Breaking down customer experience silos with big data analytics

Despite ongoing digital transformation initiatives, it seems as if few CSPs are joined up internally to orchestrate customer experience from engineering to operations to customer experience to data analytics teams.

The majority of service providers still rely on fragmented and static monitoring tools and processes for network and application monitoring. Yet, the current tools and systems fail to understand the customer experience, because they work in silos, frequently just looking at one part of the network, and completely miss visibility into the service and application layer. Dropped calls, bad signals, delay, buffering, choppy audio; all of these things have become commonplace.

Performance issues arise as network traffic increases or because current systems are unable to monitor new services, and provide a comprehensive view of the entire network and all services and importantly how they are performing for customers.

Customer experience issues have a direct business impact

Unified customer experience management involves many interconnected focus areas, each with a set of questions that must be answered to understand what’s happening, and the resulting business implications.

The ability to understand and solve network performance issues that are impacting customer experience requires having a big data analytics platform that can process relevant ‘clean’ data, analyze it, and deliver operational intelligence to improve the business.

Efficiently finding and resolving faults in the network is a crucial aspect of preventing customer churn. Machine learning and artificial intelligence (AI) algorithms enable service providers to become more proactive and predictive with identifying issues and anomalies before they impact customers.

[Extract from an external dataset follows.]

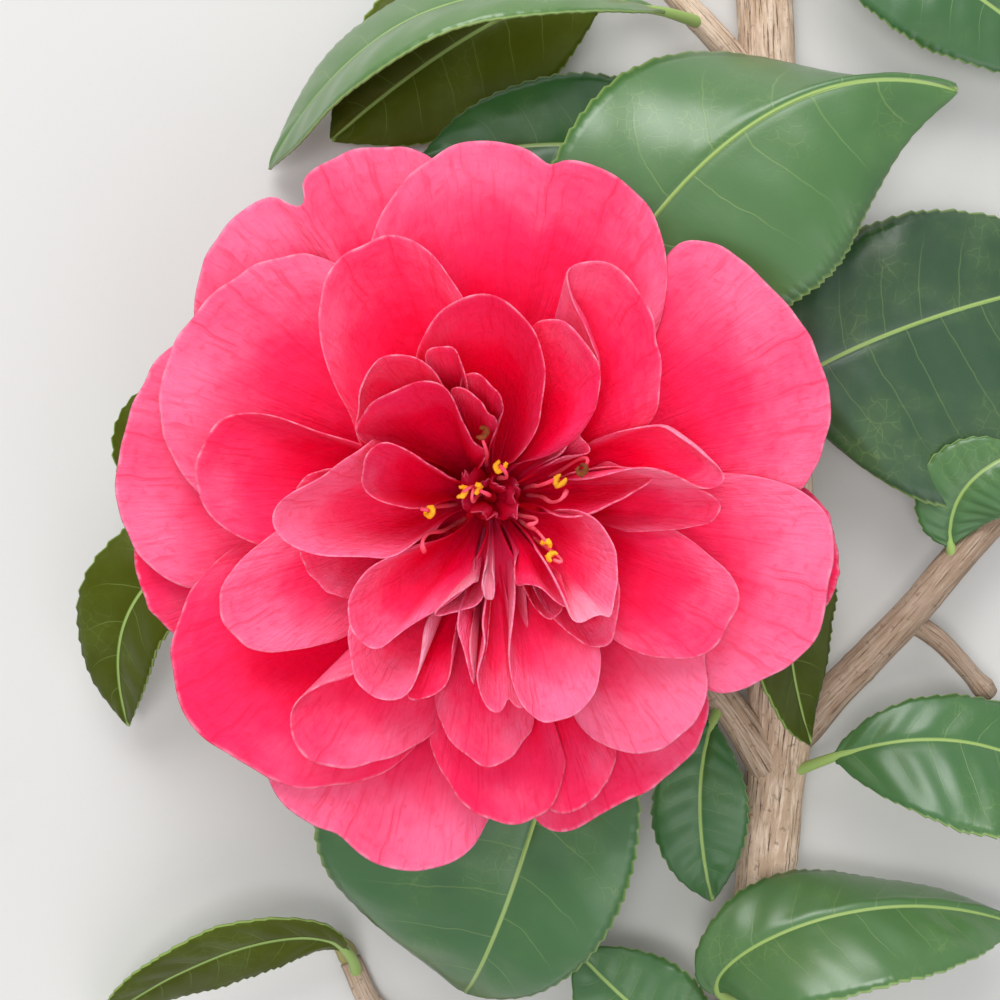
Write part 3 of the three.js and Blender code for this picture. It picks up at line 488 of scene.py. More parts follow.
def blade_frame(tangent, turn=0.0):
    """Directions to the right and out of the upper side at a point of a midrib."""
    right = Matrix.Rotation(turn, 3, tangent) @ tangent.cross(UP).normalized()
    return right, right.cross(tangent)


def bare_selection():
    bpy.ops.object.select_all(action="DESELECT")


def active(piece):
    bare_selection()
    piece.select_set(True)
    bpy.context.view_layer.objects.active = piece


def sheet(name, columns, rows, place):
    """A grid whose points are laid by place(u, v): u from -1 to 1 across, v from 0 to 1 along."""
    bare_selection()
    bpy.ops.mesh.primitive_grid_add(x_subdivisions=columns, y_subdivisions=rows, size=1)
    piece = bpy.context.object
    piece.name = name
    piece.data.name = name
    for vertex in piece.data.vertices:
        vertex.co = ORIGIN + MM * place(2 * vertex.co.x, vertex.co.y + 0.5)
    return piece


def grid_spots(columns, rows):
    """The u and v of each point of a sheet, in the order of its points."""
    return [(2 * (i % (columns + 1)) / columns - 1, i // (columns + 1) / rows)
            for i in range((columns + 1) * (rows + 1))]


def note(piece, name, values):
    """Keeps one number for each vertex under that name."""
    piece.data.attributes.new(name, "FLOAT", "POINT").data.foreach_set("value", values)


def finish(piece, modifiers, materials):
    """Applies the modifiers in order and gives the piece its materials."""
    for material in materials:
        piece.data.materials.append(bpy.data.materials[material])
    active(piece)
    for kind, settings in modifiers:
        bpy.ops.object.modifier_add(type=kind)
        modifier = piece.modifiers[-1]
        for key, value in settings.items():
            setattr(modifier, key, value)
        bpy.ops.object.modifier_apply(modifier=modifier.name)
    bpy.ops.object.shade_smooth()
    return piece


def wall(thickness):
    return ("SOLIDIFY", dict(thickness=thickness, offset=0, use_even_offset=False, material_offset=1,
                             material_offset_rim=0))


def rounded(levels=1):
    return ("SUBSURF", dict(levels=levels, render_levels=levels))


def joined(pieces, name):
    active(pieces[0])
    for piece in pieces:
        piece.select_set(True)
    if len(pieces) > 1:
        bpy.ops.object.join()
    piece = bpy.context.object
    piece.name = name
    piece.data.name = name
    return piece


def carried(piece, slot, *nodes):
    """Hangs the piece on the root and hides the nodes it stands for; slot is not used."""
    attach(piece, "root")
    if nodes:
        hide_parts(*nodes)


def merged(piece):
    """Joins the corners that meet at a seam or a pole."""
    active(piece)
    bpy.ops.object.mode_set(mode="EDIT")
    bpy.ops.mesh.select_all(action="SELECT")
    bpy.ops.mesh.remove_doubles(threshold=1e-7)
    bpy.ops.object.mode_set(mode="OBJECT")
    return piece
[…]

Driving improvement in operations using performance analytics

Having an organizational view of network and service performance data in real time means that anyone, in any area of the business, at any time, can access the same data and the same business rules, subject to data governance and security controls. There is untapped value in the performance data generated by your network infrastructure, services and applications. Hidden in this data is the fuel you need to run your business, optimize your operations, improve customer experience, and generate revenue.

This affects the entire way an organization works. Analytics and data science teams can work with customer service to develop predictive models based on a wider set of data, leading to increased accuracy and efficiency. Teams can use self-service analytics to help understand customer behavior, recurring service issues, and customer response times. It’s game-changing! The magic here is that everyone gets to access the same data sets.

The companies that will thrive near-term and in the coming 5G era are those that orchestrate customer experience across their business and embrace analytics and AI’s ability to scale and analyze data. Bain Consulting reports that, when companies dramatically improve customer experience, they increase their revenue up to 5% above market rates. The effort will pay off!